Computer Vision, Project 2: Boundary Detection
Bryce Richards
Boundary detection is the task of determining where one object starts and another begins. Classical boundary detection algorithms use intensity discontinuities to determine edges. These methods are generally effective, but can be fooled by regions of intensity variation within one object, such as streaks in someone's hair. The pb method, developed within the last decade, partially overcomes these problems by using texture and color gradients in addition to intensity. Essentially, pb suppresses regions of uniform texture and/or color from registering as edges. In this project we implement a simplified version of pb edge detection that combines texture and intensity gradients with the classical methods canny and sobel. Our "pb-lite" edge detector outperforms canny and sobel but falls short of the more sophisticated full pb algorithm.
Filter Bank: Our filter bank consists of derivatives of Gaussian filters at 12 different
orientations and two different variances. Qualitatively, these filters are "slanted filters" that respond highly when applied to a pixel of an edge
that is at a similar slant.
In addition, we included two center-surround filters, which are the difference of two Gaussians of differing variance. The filter bank we
used is displayed below.
Mask Collection: Another preliminary step is to create a collection of "masks."
These masks are later applied to each pixel to count how many "textons" (pixels assigned a particular texture ID by the k-means clustering) are
on either side of each pixel. Thus, each mask comes in a pair: one that counts pixels to the left (at some orientation) of the pixel, and one
that counts pixels to the right. We used semicircular and triangular mask shapes. The mask collection is displayed below. Although it is not
apparent due to resizing, the masks are of three different radii: 5, 10, and 20 pixels.
Texton Generation: We apply all 26 filters from the bank to the image. Each pixel has 28 different responses, so we associate each pixel with a 28-length vector of doubles. We apply k-means clustering (with k set to 32) to these pixel vectors, and use the results of the clustering to assign each pixel a texture ID from 1 to 32.

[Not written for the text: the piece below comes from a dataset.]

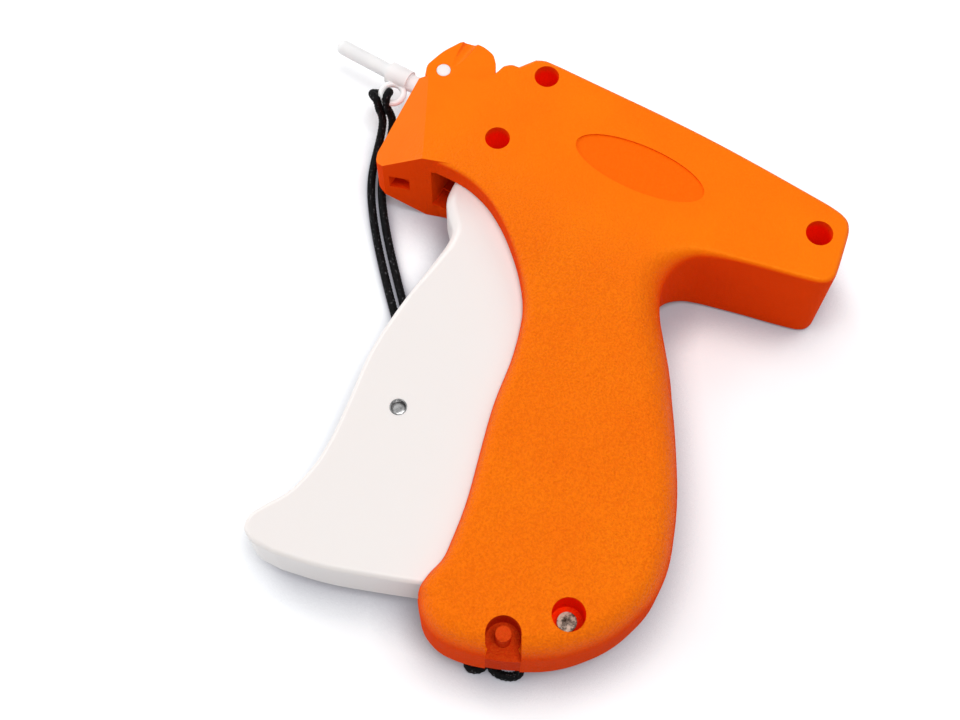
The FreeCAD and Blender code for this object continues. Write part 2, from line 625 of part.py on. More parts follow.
def cord_edges(points, radii):
    """Straight runs and tangent arcs; radii names the corners whose radius is the post's or a fold's own."""
    edges = []
    shown = []
    start = points[0]
    for index in range(1, len(points) - 1):
        before, corner, after = points[index - 1:index + 2]
        back = (before - corner).normalize()
        ahead = (after - corner).normalize()
        half_inside = back.getAngle(ahead) / 2
        reach = 0.45 * min((before - corner).Length, (after - corner).Length)
        if index in radii:
            reach = radii[index] / math.tan(half_inside)
        radius = reach * math.tan(half_inside)
        shown.append(round(radius, 1))
        middle = (back + ahead).normalize()
        centre = corner + middle * math.hypot(reach, radius)
        arc_start = corner + back * reach
        arc_end = corner + ahead * reach
        if (arc_start - start).Length > 0.001:
            edges.append(line(start, arc_start))
        edges.append(Part.Arc(arc_start, centre - middle * radius, arc_end).toShape())
        start = arc_end
    edges.append(line(start, points[-1]))
    print("cord radii", shown)
    return edges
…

Texture Gradient: For each texture ID, say t, we apply the masks to the image to count how many pixels of ID t are on each side of every pixel, for every mask shape/orientation. This gives us two histograms: one counting the total number of t-pixels on the left of every pixel, and one counting the number of t-pixels on the right. We then take the chi-squared distance between the left and the right counts. This gives us a measure of how much the texture is changing at every pixel.
Final Edge Map: We create a similar intensity gradient, which measures how much the intensity of the image is changing at each pixel. We then take a weighted average of the texture and intensity gradients, and multiply this pixel-by-pixel with the canny edge detector's edge map. Finally, we scale the resulting image to have pixel values between 0 and 1. This gives us our edge map, which we interpret as the probability of every pixel lying on an edge. If a pixel's value is near 1, our pb-lite algorithm is confident that it lies on an edge; if it is near 0, our algorithm has high confidence that it does not lie on an edge.